School of Engineering civil and environmental engineering (CEE) associate professor Jie Gong will serve as a principal investigator (PI), while CEE associate professor Jing (Peter) Jin will serve as a co-PI on the project “Dynamic Digital Twin for Secure and Smart Civic Spaces.” Both of them also serve as Co-PIs on the project “Real-time Crowd and Attacker Forecasting for Risk Assessment and Threat Mitigation”. Other members of the university’s multi-disciplinary team include computer science and mathematics faculty.

The team will contribute to developing an innovative virtual SENTRY (Soft target Engineering to Neutralize Threat Reality) system that will alert key soft target decision-makers, such as school principals and stadium managers, with information in time to assess and thwart an attack.

A Living Laboratory Approach to Designing Secure Public Spaces

The focus of the Rutgers team’s effort is on improving existing venues and environments through architectural modifications, use of simulation tools, and installation of new security features.

“Building designs and underlying digital infrastructures can help reduce the consequences of soft target attacks on school buildings, churches and malls,” says Gong. “The DHS funding will allow the team to study the use of digital twins.”

The Weeks Hall of Engineering digital twin that is currently under construction will be a multi-disciplinary instrumentation of the building’s mobile, location-based, environment, air-quality, structure and energy sensors able to provide a living lab environment towards building a virtual mirroring of a real-world infrastructure. “We will be evaluating many indoor emergency response scenarios for evacuation and virtual or physical building patrol,” says Jin.

Gong additionally explains that, “by creating virtual replicas of built environments, simulating synthetic events, and assimilating real-time observations of crowd behaviors, we will see how to design or retrofit facilities that are more resilient to targeted attacks. We will also explore augmentation with active surveillance and mitigation capabilities. One example is to explore rapid response teams’ use of drones and robot dogs for strategic decision support during events in indoor environments.”

Addressing Real World Needs

 “This project provides the potential to collaborate with DHS as well as academic, public, and private partners to address real-world needs and make our facilities and societies safer,” says Jin.

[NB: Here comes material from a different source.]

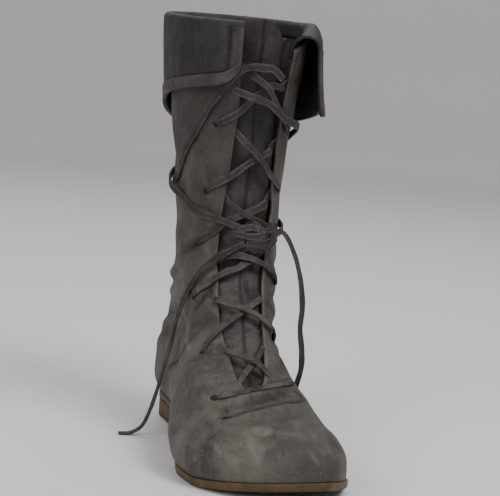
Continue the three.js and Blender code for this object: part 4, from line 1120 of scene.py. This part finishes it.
def outline(margin, count, first=0.0, last=sole_length):
    """The sole's edge from its inner side round, taken in by a margin: stations along it, and points."""
    start, end = [math.acos(1 - 2 * along / sole_length) for along in (first, last)]
    angle = np.linspace(start, end, count)
    along = sole_length * (1 - np.cos(angle)) / 2
    sides = []
    for side in (1, -1):
        x = ball_width * swing_share(along / sole_length) + side * sole_half(along, side)
        edge = np.stack([x, heel_middle - along], -1)
        step = np.gradient(edge, axis=0)
        step[0] = [side, 0] if first == 0 else step[0]
        step[-1] = [-side, 0] if last == sole_length else step[-1]
        step /= np.linalg.norm(step, axis=1, keepdims=True)
        sides.append(edge + side * np.stack([step[:, 1], -step[:, 0]], -1) * margin)
    return sides


def sole_slab(name, rings, count, first, last, replaced, finish):
    """A slab from rings of (margin, height at a place along): each joins the next, and the first and
    last are closed across."""
    points, ids = [], []
    for margin, height in rings:
        inner, outer = outline(margin, count, first, last)
        ring = np.vstack([inner, outer[::-1]])
        z = height(np.clip(heel_middle - ring[:, 1], 0, sole_length))
        ids.append(np.arange(len(ring)) + len(points) * len(ring))
        points.append(np.column_stack([ring, z]))
    faces = []
    for lower, upper_ring in zip(ids, ids[1:]):
        after_low, after_up = np.roll(lower, -1), np.roll(upper_ring, -1)
        faces += np.stack([lower, upper_ring, after_up, after_low], -1).tolist()
    for ring, flip in ((ids[0], False), (ids[-1], True)):
        inner, outer = ring[:count], ring[count:][::-1]
        strip = np.stack([inner[:-1], inner[1:], outer[1:], outer[:-1]], -1)
        faces += (strip[:, ::-1] if flip else strip).tolist()
    return add_piece(name, np.vstack(points), faces, replaced, finish)


def sole_bottom(along):
    """The height of the sole's lower face."""
    return sole_top(along) - sole_thickness


def over_sole(height):
    """A ring that follows the sole's upper face at a height over it."""
    return lambda along: sole_top(along) + height


sole_rings = [
    (0.003, sole_top),
    (0.0006, sole_top),
    (0.0001, over_sole(-0.0006)),
    (0.0, over_sole(-0.002)),
    (0.0, over_sole(-0.004)),
    (0.0004, over_sole(0.0008 - sole_thickness)),
    (0.0014, over_sole(0.0001 - sole_thickness)),
    (0.004, sole_bottom),
]
outsole = sole_slab(
    "outsole_leather", sole_rings, 150, 0, sole_length, ["outsole"], sole_finish
)
paint_wear_and_shade(outsole, 0.5, 0)

# Heel: lifts of sole leather glued and pegged into a low block under the back of the sole, and the top
# piece under them, rounded by wear. The breast is cut square.
heel_length = 0.093
top_piece_height = 0.004
piece_gap = 0.0003
stack_foot = top_piece_height + piece_gap


def flat_at(height):
    """A ring of the heel that lies flat."""
    return lambda along: np.full_like(along, height)


def heel_level(share):
    """A ring of the heel between its foot and the sole."""
    return lambda along: stack_foot + (sole_bottom(along) - piece_gap - stack_foot) * share


# three lifts, with a groove at each joint
lift_side, lift_groove = 0.0006, 0.0011
stack_rings = [(0.004, flat_at(stack_foot)), (0.0008, flat_at(stack_foot))]
stack_rings.append((lift_side, heel_level(0.02)))
for joint in (0.33, 0.66):
    stack_rings.append((lift_side, heel_level(joint - 0.03)))
    stack_rings.append((lift_groove, heel_level(joint)))
    stack_rings.append((lift_side, heel_level(joint + 0.03)))
stack_rings.append((lift_side, heel_level(0.98)))
stack_rings += [(0.0008, heel_level(1)), (0.004, heel_level(1))]
heel_stack = sole_slab(
    "heel_stack_leather", stack_rings, 90, 0, heel_length, ["heel_stack"], sole_finish
)
paint_wear_and_shade(heel_stack, 0.4, 0)
top_rings = [
    (0.006, flat_at(0)),
    (0.0022, flat_at(0)),
    (0.0011, flat_at(0.0007)),
    (0.0006, flat_at(0.002)),
    (0.0006, flat_at(0.0034)),
    (0.0012, flat_at(top_piece_height)),
    (0.004, flat_at(top_piece_height)),
]
top_piece = sole_slab(
    "heel_top_piece_leather", top_rings, 90, 0, heel_length, ["heel_top_piece"], sole_finish
)
# a quarter painted shade over the whole top piece
paint_wear_and_shade(top_piece, 0.2, 0.25)

# Insole: a thin sock of pale leather, cut to the last's sole and laid on the outsole inside the upper,
# where the foot stands on it.
insole_finish = leather_finish(
    "insole_leather_finish",
    dark=(0.1, 0.065, 0.04), light=(0.15, 0.1, 0.062), worn=(0.2, 0.14, 0.09),
    roughness=0.75, grain=0.2, patch_size=0.03,
)
insole_clearance = 0.0009
insole_margin = sole_margin + leather + insole_clearance
insole_thickness = 0.0025
insole_rings = [
    (insole_margin + 0.002, over_sole(piece_gap)),
    (insole_margin, over_sole(piece_gap)),
    (insole_margin, over_sole(piece_gap + insole_thickness)),
    (insole_margin + 0.002, over_sole(piece_gap + insole_thickness)),
]
insole = sole_slab(
    "insole_leather", insole_rings, 120, 0, sole_length, ["insole"], insole_finish
)
paint_wear_and_shade(insole, 0.3, 0)

# Floor and light: a pale seamless floor that curves up all round far from the boot, and three soft
# studio lamps.
floor_profile = smooth_line([(0.5, 0), (2.2, 0), (2.7, 0.04), (3.1, 0.25), (3.3, 0.7), (3.4, 2.4)], 6)
floor_points, floor_faces = [(0, 0, 0)], []
floor_sides = 72
for radius, height in floor_profile:
    for side in range(floor_sides):
        angle = 2 * math.pi * side / floor_sides
        floor_points.append((radius * math.cos(angle), radius * math.sin(angle), max(height, 0)))
for side in range(floor_sides):
    after = (side + 1) % floor_sides
    floor_faces.append([0, 1 + side, 1 + after])
    for ring in range(len(floor_profile) - 1):
        low = 1 + ring * floor_sides
        floor_faces.append([low + side, low + floor_sides + side, low + floor_sides + after, low + after])
floor_mesh = bpy.data.meshes.new("floor")
floor_mesh.from_pydata(floor_points, [], floor_faces)
floor_mesh.polygons.foreach_set("use_smooth", [True] * len(floor_mesh.polygons))
floor = bpy.data.objects.new("floor", floor_mesh)
bpy.context.scene.collection.objects.link(floor)
floor_paint = bpy.data.materials.new("floor_paint")
floor_paint.use_nodes = True
floor_shader = floor_paint.node_tree.nodes["Principled BSDF"]
floor_shader.inputs["Base Color"].default_value = (0.7, 0.685, 0.695, 1)
floor_shader.inputs["Roughness"].default_value = 0.9
floor_mesh.materials.append(floor_paint)


lit_place = Vector((0, -0.05, 0.12))


def lamp(name, place, size, power):
    """A soft square lamp that looks at the boot."""
    data = bpy.data.lights.new(name, "AREA")
    data.size = size
    data.energy = power
    lamp_object = bpy.data.objects.new(name, data)
    lamp_object.location = place
    aim = lit_place - Vector(place)
    lamp_object.rotation_euler = aim.to_track_quat("-Z", "Y").to_euler()
    bpy.context.scene.collection.objects.link(lamp_object)


lamp("key_lamp", (0.55, -1.25, 1.75), 0.9, 30)
lamp("fill_lamp", (-1.5, -1.0, 1.1), 1.2, 15)
lamp("back_lamp", (0.2, 1.0, 1.7), 1.2, 12)
world = bpy.data.worlds.new("studio")
world.use_nodes = True
world.node_tree.nodes["Background"].inputs["Color"].default_value = (0.8, 0.785, 0.77, 1)
world.node_tree.nodes["Background"].inputs["Strength"].default_value = 0.6
bpy.context.scene.world = world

“If our proposed system is successful, its potential for proactive, real-time responsiveness and situational awareness could change how police and emergency response crews react to terrorist and criminal attacks and emergencies. I’m excited about the opportunity to find impacting applications of research platforms and instruments that we’ve been building at the Living Labs,” he adds.

For team member Fred Roberts, a distinguished professor of mathematics at the Rutgers School of Arts and Sciences and founding director of CCICADA, an existing DHS Center of Excellence at Rutgers, keeping people safe in soft targets and crowded spaces gets more complicated every day. “What we will learn from using Rutgers as a ‘living lab’ will provide ideas that can be extended to hundreds of thousands of soft targets and crowded spaces that we will work to protect.”